Puff Daddy featuring The Notorious B.I.G. and Busta Rhymes – “Victory”
Cost: $2.7 million
Released in March of 1998, the music video for “Victory” pays homage to The Running Man. The almost eight minute long video features a number of cameos including from Dennis Hopper, Danny DeVito, and Tamara Beckwith. The video is supposed to take place in the year 3002 AD and features Comb’s character running through dark streets chased by armed gestapo-esque forces of Chase TV. In the video footage from Biggie’s “One More Chance” video was used in “ghost” images representing a flashback for Comb’s character. Busta Rhymes is dressed in all black feathers and stands atop a statue representing Victoria, the goddess of victory. Interestingly enough Biggie didn’t have any live footage in the video due to his death the year earlier.
Guns N’ Roses – “Estranged”
Cost: $4 million
Released in December 1993, the music video for “Estranged” is the fifth most expensive music video of all time. The almost ten-minute long video for “Estranged” is similar in style to the two previous videos in the trilogy. Parts of the music video were filmed at the Olympic Stadium in Munich and shows views of Olympic Park where the summer games of 1972 toook place.
Michael Jackson – “Black or White”
Cost: $4 million
“Black or White” was first broadcast on MTV on November 14, 1991. It premiered simultaneously in 27 countries to an audience exceeding 500 million viewers, making it the most watched television premiere of a music video of all time. The video itself was directed by John Landis who had also directed the famous thriller music video.
Madonna – “Express Yourself”
Cost: $5 million
Originally released in 1989 “Express Yourself” by Madonna was the most expensive music video in the world until it was surpassed in 1995. The video was consider very revolutionary in several regards. In the video, Madonna plays a glamorous lady and a chained masochist, surrounded by muscular men as her workers. At the end of the movie she picks one of them as her date. The video is noted for its exploitation of female sexuality and its gender-bending themes.
Madonna – “Die Another Day”
Cost: $6 million
Madonna is the creator of both the 3rd and 2nd most expensive music video of all tine.
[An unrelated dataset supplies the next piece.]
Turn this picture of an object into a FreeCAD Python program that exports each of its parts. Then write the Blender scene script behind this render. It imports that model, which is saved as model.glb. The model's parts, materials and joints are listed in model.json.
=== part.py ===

The song “Die Another Day” is the official theme song of the James Bond film of the same name. The single was originally released in late 2002 on the 20th anniversary of her first album release. The music video itself was director by Traktor, a Swedish directing team known for making TV advertisements. The video makes several references to other James Bond films throughout history.
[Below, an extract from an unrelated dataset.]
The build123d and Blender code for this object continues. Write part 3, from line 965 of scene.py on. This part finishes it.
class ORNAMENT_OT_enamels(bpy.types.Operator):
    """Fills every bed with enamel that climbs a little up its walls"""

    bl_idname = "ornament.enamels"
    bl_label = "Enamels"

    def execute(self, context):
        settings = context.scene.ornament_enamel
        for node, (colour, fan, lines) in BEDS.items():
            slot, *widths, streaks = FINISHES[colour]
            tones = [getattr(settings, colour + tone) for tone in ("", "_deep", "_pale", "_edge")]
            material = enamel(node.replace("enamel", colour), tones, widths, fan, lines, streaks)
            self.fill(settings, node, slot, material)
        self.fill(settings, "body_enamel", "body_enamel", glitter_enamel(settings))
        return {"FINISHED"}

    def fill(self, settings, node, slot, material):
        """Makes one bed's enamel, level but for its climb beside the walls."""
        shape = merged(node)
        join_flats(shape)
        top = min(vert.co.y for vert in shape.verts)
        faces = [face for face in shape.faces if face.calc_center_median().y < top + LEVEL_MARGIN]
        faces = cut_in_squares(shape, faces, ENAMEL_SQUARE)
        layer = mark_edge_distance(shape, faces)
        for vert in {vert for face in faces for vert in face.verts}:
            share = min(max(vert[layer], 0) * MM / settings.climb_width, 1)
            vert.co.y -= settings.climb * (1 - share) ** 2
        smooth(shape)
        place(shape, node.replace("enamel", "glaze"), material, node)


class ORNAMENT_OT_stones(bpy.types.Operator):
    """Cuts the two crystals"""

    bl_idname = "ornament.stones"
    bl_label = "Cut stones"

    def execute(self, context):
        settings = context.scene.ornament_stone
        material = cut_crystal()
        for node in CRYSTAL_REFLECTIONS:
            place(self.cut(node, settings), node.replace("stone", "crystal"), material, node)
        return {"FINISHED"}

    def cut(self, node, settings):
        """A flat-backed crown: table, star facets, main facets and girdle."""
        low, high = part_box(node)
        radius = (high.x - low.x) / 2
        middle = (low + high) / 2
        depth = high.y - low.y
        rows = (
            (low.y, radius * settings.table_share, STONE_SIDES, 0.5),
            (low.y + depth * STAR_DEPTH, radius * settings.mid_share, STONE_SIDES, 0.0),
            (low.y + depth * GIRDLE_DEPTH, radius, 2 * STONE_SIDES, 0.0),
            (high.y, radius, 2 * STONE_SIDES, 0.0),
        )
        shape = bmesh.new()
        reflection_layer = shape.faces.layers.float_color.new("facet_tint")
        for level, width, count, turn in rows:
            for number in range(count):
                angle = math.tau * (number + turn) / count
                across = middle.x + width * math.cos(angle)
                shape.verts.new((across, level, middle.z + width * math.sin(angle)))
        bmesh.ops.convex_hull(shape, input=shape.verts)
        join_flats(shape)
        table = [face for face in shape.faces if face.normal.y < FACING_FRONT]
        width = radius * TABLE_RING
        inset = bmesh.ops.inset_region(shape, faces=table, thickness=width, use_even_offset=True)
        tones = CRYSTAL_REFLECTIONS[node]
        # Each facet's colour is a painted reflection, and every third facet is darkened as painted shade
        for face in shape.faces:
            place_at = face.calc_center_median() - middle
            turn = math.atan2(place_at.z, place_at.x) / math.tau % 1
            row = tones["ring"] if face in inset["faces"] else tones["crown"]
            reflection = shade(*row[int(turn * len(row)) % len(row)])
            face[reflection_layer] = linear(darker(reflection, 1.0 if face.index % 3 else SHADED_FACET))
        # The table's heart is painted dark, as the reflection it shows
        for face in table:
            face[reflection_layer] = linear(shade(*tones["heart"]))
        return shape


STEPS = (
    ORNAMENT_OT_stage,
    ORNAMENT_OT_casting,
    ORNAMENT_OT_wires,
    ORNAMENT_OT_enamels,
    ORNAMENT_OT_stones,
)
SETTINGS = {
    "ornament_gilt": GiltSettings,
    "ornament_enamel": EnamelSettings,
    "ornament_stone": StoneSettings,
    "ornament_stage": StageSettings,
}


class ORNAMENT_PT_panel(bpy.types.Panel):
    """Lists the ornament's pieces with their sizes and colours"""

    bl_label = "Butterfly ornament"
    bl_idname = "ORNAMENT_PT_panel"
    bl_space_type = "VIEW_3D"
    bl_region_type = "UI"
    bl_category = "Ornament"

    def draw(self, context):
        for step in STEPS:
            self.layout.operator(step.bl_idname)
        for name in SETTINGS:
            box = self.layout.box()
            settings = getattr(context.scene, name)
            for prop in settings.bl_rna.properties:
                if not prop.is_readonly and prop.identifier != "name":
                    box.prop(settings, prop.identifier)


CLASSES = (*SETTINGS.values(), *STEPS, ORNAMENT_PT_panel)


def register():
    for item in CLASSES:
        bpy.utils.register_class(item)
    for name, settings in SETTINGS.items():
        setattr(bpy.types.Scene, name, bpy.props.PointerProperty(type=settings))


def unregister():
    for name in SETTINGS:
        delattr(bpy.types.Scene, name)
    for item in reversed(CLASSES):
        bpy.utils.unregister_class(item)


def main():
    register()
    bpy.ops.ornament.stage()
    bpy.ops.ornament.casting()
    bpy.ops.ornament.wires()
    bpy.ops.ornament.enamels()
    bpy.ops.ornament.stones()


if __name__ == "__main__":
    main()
Michael Jackson and Janet Jackson – “Scream”
Cost: $7 million
When it was released in 1995, “Scream” by Michael Jackson and Janet Jackson was the most expensive music video ever created and remains so until this day. The song itself is cited as an aggressive and retaliatory song directed at the tabloid media and the paparazzi for their child sexual abuse accusations made against Michael Jackson in 1993. In 1995 the video gained 11 MTV Video Music Award Nominations, more than any other video that year and won the award for “Best Dance Video”, “Best Choreography”, and “Best Art Direction”. The following year the video also won a Grammy for Best Music Video. VH1 rated “Scream” as the 9th best music video of all time on their list of 100 greatest music videos.